Abstract

Electrogenic (Cl-) secretion was measured as the short circuit current (Isc, microA/cm2) across muscle-stripped sheets of jejunum and ileum incubated in vitro after removal from fed rats, rats starved for three days, and chronically undernourished rats (50% of fed control intake for 21 days). Concentration and Isc response curves for serially-added mucosal Escherichia coli STa enterotoxin showed that the rats which had undergone dietary deprivation had a larger secretory Isc maximum but the ED50 values were unchanged compared with fed animals. In fed intestine the action of STa was transient, with an Isc peak and subsequent decay to the baseline over 60 minutes but in the undernourished intestine the response consisted of a significantly greater peak than that of the fed state (jejunum = 94%; ileum = 168%) and the Isc was maintained at or near the peak for at least 60 minutes. The starved intestine had a less well developed maintenance of its enhanced peak Isc.
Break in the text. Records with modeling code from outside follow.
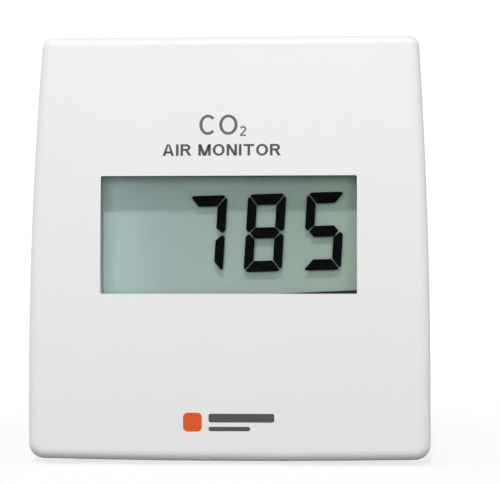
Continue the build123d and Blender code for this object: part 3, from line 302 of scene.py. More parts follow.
PAINTS = {
    "housing": housing_paint("housing", (0.86, 0.86, 0.855, 1)),
    "board": board_paint("board", linear(14, 82, 44)),
    "board_edge": plastic("board_edge", linear(148, 142, 92), rough=0.7, grain=0.12, depth=0.02, tone=0.14),
    "screw": metal("screw", (0.60, 0.60, 0.61, 1), stretch=EVEN, scratch=0.2),
    "terminal": plastic("terminal", linear(30, 122, 74), rough=0.42, grain=0.3, depth=0.005, tone=0.05),
    "tin": metal("tin", (0.66, 0.65, 0.62, 1), rough=0.34),
    "brass": metal("brass", linear(205, 176, 104), stretch=ALONG_X),
    "gold": metal("gold", linear(226, 186, 98), rough=0.22, stretch=EVEN, scratch=0.4, depth=0.001),
    "black": plastic("black", linear(30, 30, 32), grain=0.15, depth=0.008, tone=0.12),
    "chip": plastic("chip", linear(38, 38, 40), rough=0.6, grain=0.1, depth=0.012, tone=0.15),
    "window": clear_paint("window", (0.985, 0.99, 0.985, 1), rough=0.02, least=0.039, most=1.0),
    "tape": plastic("tape", linear(24, 26, 26), rough=0.7, grain=0.2, depth=0.01, tone=0.1),
    "foam": foam_paint("foam", linear(196, 200, 196)),
    "polariser": clear_paint("polariser", (0.95, 0.96, 0.95, 1), rough=0.12, least=0.002, most=0.2),
    "glass": clear_paint("glass", (0.985, 0.995, 0.99, 1), rough=0.02, least=0.001, most=0.2),
    # Left and right colours of the reflector: painted shade makes the right darker and yellower than the
    # left.
    "reflector": reflector_paint("reflector", (0.61, 0.71, 0.77, 1), (0.51, 0.60, 0.55, 1)),
    "segment": plastic("segment", linear(13, 16, 20), rough=0.6, grain=0.1, depth=0.001, tone=0.1,
                       specular=0.03),
    "holder": plastic("holder", linear(222, 222, 216), rough=0.55),
    "rubber": layered_rubber_paint("rubber"),
    "chamber": plastic("chamber", linear(224, 222, 212), grain=0.25, depth=0.008, tone=0.05),
    "membrane": weave_paint("membrane", WARM_WHITE, 0.35 * MM),
    "nickel": metal("nickel", (0.72, 0.71, 0.68, 1), rough=0.18, stretch=ALONG_X),
    "dark_lens": plastic("dark_lens", linear(30, 26, 40), rough=0.12, grain=0.5, depth=0.0005, tone=0.2,
                         coat=0.6),
    "switch": plastic("switch", linear(28, 72, 150), rough=0.38, grain=0.25, depth=0.005, tone=0.06,
                      coat=0.1),
    "slider": plastic("slider", WARM_WHITE, rough=0.45),
    "trimmer": plastic("trimmer", linear(34, 88, 168), rough=0.36, grain=0.25, depth=0.004, tone=0.06,
                       coat=0.15),
    "aluminium": metal("aluminium", (0.80, 0.80, 0.81, 1), rough=0.26, stretch=ALONG_Y),
    "ferrite": plastic("ferrite", linear(62, 62, 64), rough=0.66, grain=0.12, depth=0.02, tone=0.15),
    "resistor": plastic("resistor", linear(24, 24, 28), rough=0.3, grain=0.1, depth=0.002, tone=0.1,
                        coat=0.2),
    "ceramic": plastic("ceramic", linear(176, 142, 104), rough=0.42, grain=0.1, depth=0.004, tone=0.1),
    "solder": metal("solder", (0.70, 0.70, 0.69, 1), rough=0.2, stretch=EVEN, scratch=0.5, depth=0.004),
    "copper_track": plastic("copper_track", linear(34, 122, 66), rough=0.3, grain=0.2, depth=0.002,
                            tone=0.08, coat=0.3),
    "silk": ink_paint("silk", linear(222, 224, 218)),
    "legend_light": ink_paint("legend_light", linear(104, 104, 106)),
    "legend_dark": ink_paint("legend_dark", linear(84, 84, 86)),
    "mark_orange": ink_paint("mark_orange", linear(222, 88, 36)),
    "mark_grey": ink_paint("mark_grey", linear(86, 82, 80)),
}


# --- Materials of the CAD nodes --------------------------------------------------------------

SINGLE = {
    "back_plate": "housing", "front_cover": "housing", "terminal_housing": "terminal",
    "terminal_board_screws": "screw", "main_board_screws": "screw", "terminal_contacts": "tin",
    "header_strip": "black", "header_socket": "black", "header_pins": "gold", "sensor_pins": "gold",
    "sensor_spacers": "black", "display_window": "window", "window_tape": "tape", "display_gasket": "foam",
    "lcd_front_polariser": "polariser", "lcd_front_glass": "glass", "lcd_rear_glass": "glass",
    "lcd_reflector": "reflector", "lcd_segments": "segment", "lcd_holder": "holder",
    "zebra_strips": "rubber", "dust_filter": "membrane", "crystal": "nickel", "button_body": "black",
    "zero_button": "black", "dip_switch_body": "switch", "trimmer_body": "trimmer", "trimmer_rotor": "brass",
    "power_inductor": "ferrite",
}
for number in range(1, 6):
    SINGLE[f"terminal_screw_{number}"] = "screw"
    SINGLE[f"terminal_clamp_{number}"] = "tin"
for number in range(1, 5):
    SINGLE[f"dip_slider_{number}"] = "slider"

LEAD_LENGTH = 1.02 * MM          # a chip's leads, past its body
DIODE_CAP = 0.28 * MM
CAP_SHARE = 0.28                 # a chip resistor's plated end starts this far from its middle
CAN_FOOT = 1.25 * MM             # the plastic foot under an aluminium can
LEG_HEIGHT = 0.52 * MM           # the regulator's legs and tab, above the board
REGULATOR_MIDDLE = 0.2 * MM      # its body's middle, above the middle of all of it
REGULATOR_HALF = 2.98 * MM
CHAMBER_SKIN = 0.3 * MM
LENS_DEPTH = (0.2 * MM, 0.7 * MM)


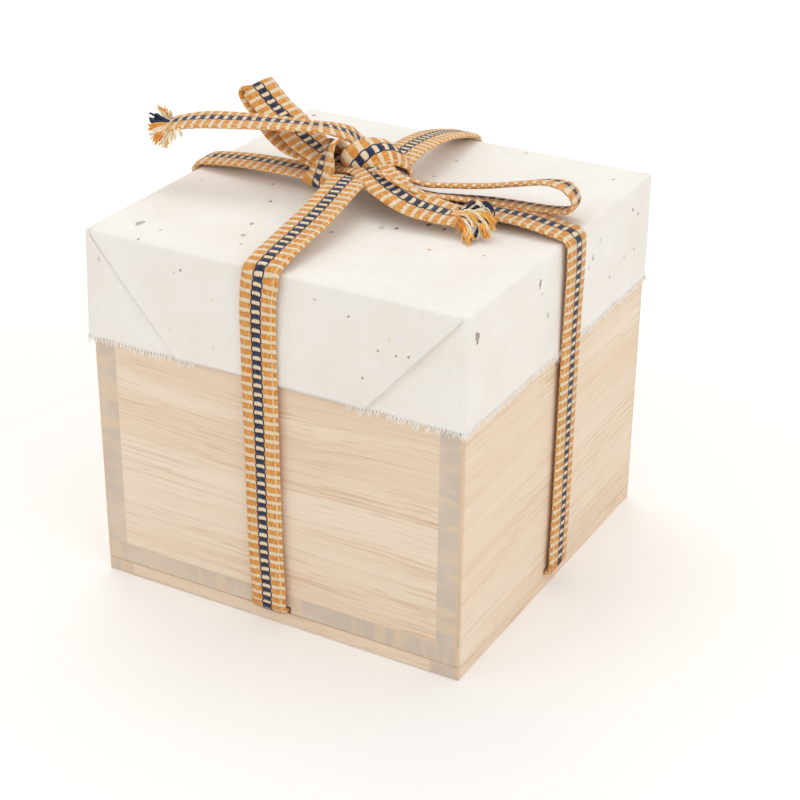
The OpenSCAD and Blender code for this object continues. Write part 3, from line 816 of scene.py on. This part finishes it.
def weave():
    made, tree, shader = finish_material("cord_weave", 0.9, Specular_IOR_Level=0.15, Sheen_Weight=0.25)
    place = add(tree, "ShaderNodeSeparateXYZ", {0: add(tree, "ShaderNodeUVMap", uv_map="weave").outputs[0]})
    across = place.outputs[0]
    along = place.outputs[1]
    thread = maths(tree, "FLOOR", times(tree, across, WARPS))
    jitter = add(tree, "ShaderNodeTexWhiteNoise", {"W": thread}, noise_dimensions="1D").outputs["Value"]
    where = add(tree, "ShaderNodeCombineXYZ", {0: times(tree, across, 5.0), 1: along})
    uneven = add(tree, "ShaderNodeTexNoise", {"Vector": where.outputs[0], "Scale": 1.3, "Detail": 1.0})
    late = times(tree, maths(tree, "SUBTRACT", jitter, 0.5), 0.09)
    drift = times(tree, maths(tree, "SUBTRACT", uneven.outputs["Fac"], 0.5), 0.2)
    late = maths(tree, "ADD", late, drift)
    skew = times(tree, maths(tree, "SUBTRACT", across, 0.5), -0.26)
    phase = maths(tree, "FRACT", maths(tree, "ADD", maths(tree, "ADD", along, late), skew))
    turn = times(tree, maths(tree, "SUBTRACT", phase, 0.765), 2 * math.pi)
    away = maths(tree, "SIGN", maths(tree, "SUBTRACT", across, 0.4875))
    bulge = times(tree, times(tree, maths(tree, "COSINE", turn), away), 0.012)
    x = maths(tree, "SUBTRACT", across, bulge)
    block_ends = [(0.0, 0.0), (0.03, 1.0), (0.57, 1.0), (0.61, 0.0)]

    def between(low, high):
        above = maths(tree, "GREATER_THAN", x, low)
        return times(tree, above, maths(tree, "LESS_THAN", x, high))

    rails = maths(tree, "ADD", between(0.347, 0.387), between(0.588, 0.628))
    rung = ramp(tree, maths(tree, "FRACT", maths(tree, "ADD", phase, 0.03)), block_ends)
    navy = maths(tree, "MAXIMUM", rails, times(tree, between(0.387, 0.588), rung))
    selvedge = maths(tree, "SUBTRACT", 1.0, between(0.90, 0.925))
    gold = times(tree, ramp(tree, phase, block_ends), selvedge)
    stitch = maths(tree, "FLOOR", times(tree, along, 2.0))
    stitch = add(tree, "ShaderNodeCombineXYZ", {0: thread, 1: stitch}).outputs[0]
    tone = add(tree, "ShaderNodeTexWhiteNoise", {"Vector": stitch}, noise_dimensions="2D")
    tone = tone.outputs["Value"]
    mustard = ramp(tree, tone, [(0.0, colour(222, 139, 48)), (0.5, colour(240, 161, 70)),
                                (1.0, colour(250, 188, 102))])
    cream = ramp(tree, tone, [(0.0, colour(252, 221, 176)), (1.0, colour(255, 237, 205))])
    blue = ramp(tree, tone, [(0.0, colour(24, 32, 60)), (1.0, colour(52, 66, 100))])
    face = mix(tree, navy, mix(tree, gold, cream, mustard), blue)
    first = maths(tree, "MINIMUM", maths(tree, "DIVIDE", phase, GOLD_SHARE), 1.0)
    first = maths(tree, "SINE", times(tree, first, math.pi))
    second = maths(tree, "DIVIDE", maths(tree, "SUBTRACT", phase, GOLD_SHARE), PALE_SHARE)
    second = maths(tree, "SINE", times(tree, maths(tree, "MAXIMUM", second, 0.0), math.pi))
    rib = maths(tree, "POWER", maths(tree, "ADD", first, second), 0.6)
    # Painted shade: the colour is multiplied darker in the grooves between the ribs and between the yarns,
    # on top of the bump below.
    yarn = maths(tree, "SINE", times(tree, across, WARPS * math.pi))
    yarn = maths(tree, "ABSOLUTE", yarn)
    shade = maths(tree, "ADD", 0.86, times(tree, rib, 0.14))
    shade = times(tree, shade, maths(tree, "ADD", 0.93, times(tree, yarn, 0.07)))
    dark = add(tree, "ShaderNodeCombineColor", {0: shade, 1: shade, 2: shade}).outputs[0]
    paint(tree, shader, mix(tree, 1.0, face, dark, "MULTIPLY"))
    height = maths(tree, "ADD", times(tree, rib, 0.6), times(tree, yarn, 0.4))
    relief(tree, shader, height, 0.00028, 0.8)
    return made


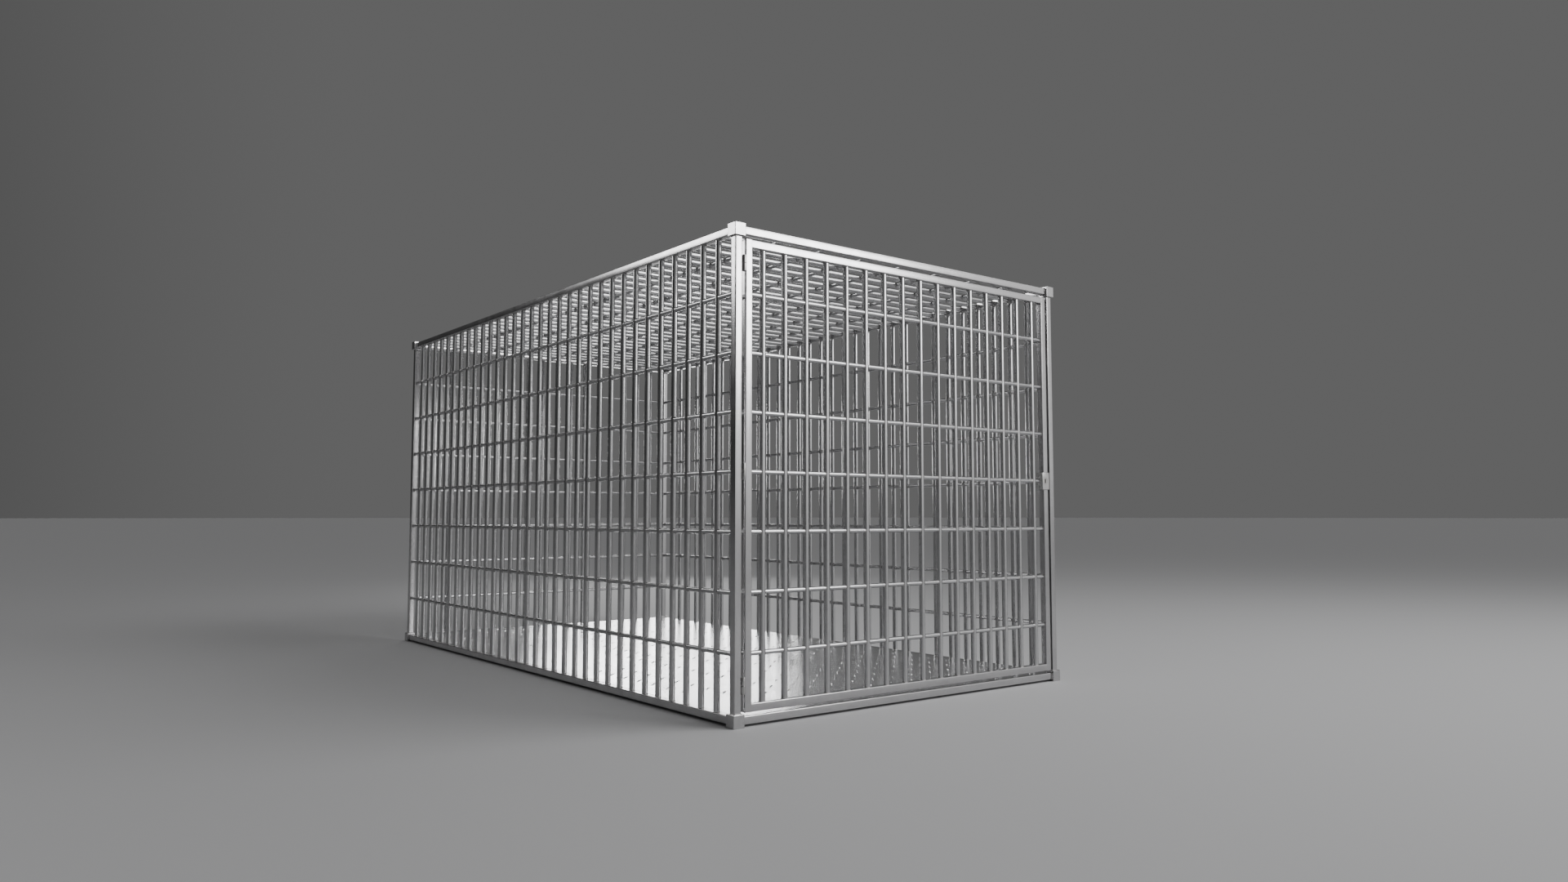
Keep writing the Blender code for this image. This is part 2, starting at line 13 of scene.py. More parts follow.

Serosal tetrodotoxin (1 microM) had no effect on the initial peak Isc values but caused a decay of the maintained Isc down to the basal or fed levels in the starved and, especially, in the undernourished intestines. Thus, dietary deprivation, especially chronic undernutrition, enhances the maximum electrogenic secretion due to STa and creates a new neural path in the submucosal plexus that, when activated by STa, maintains its enhanced secretory action. Its putative role in exacerbating secretory diarrhoea in malnourished human subjects could be an important component underlying the known relation between malnourishment and the increased severity of diarrhoea.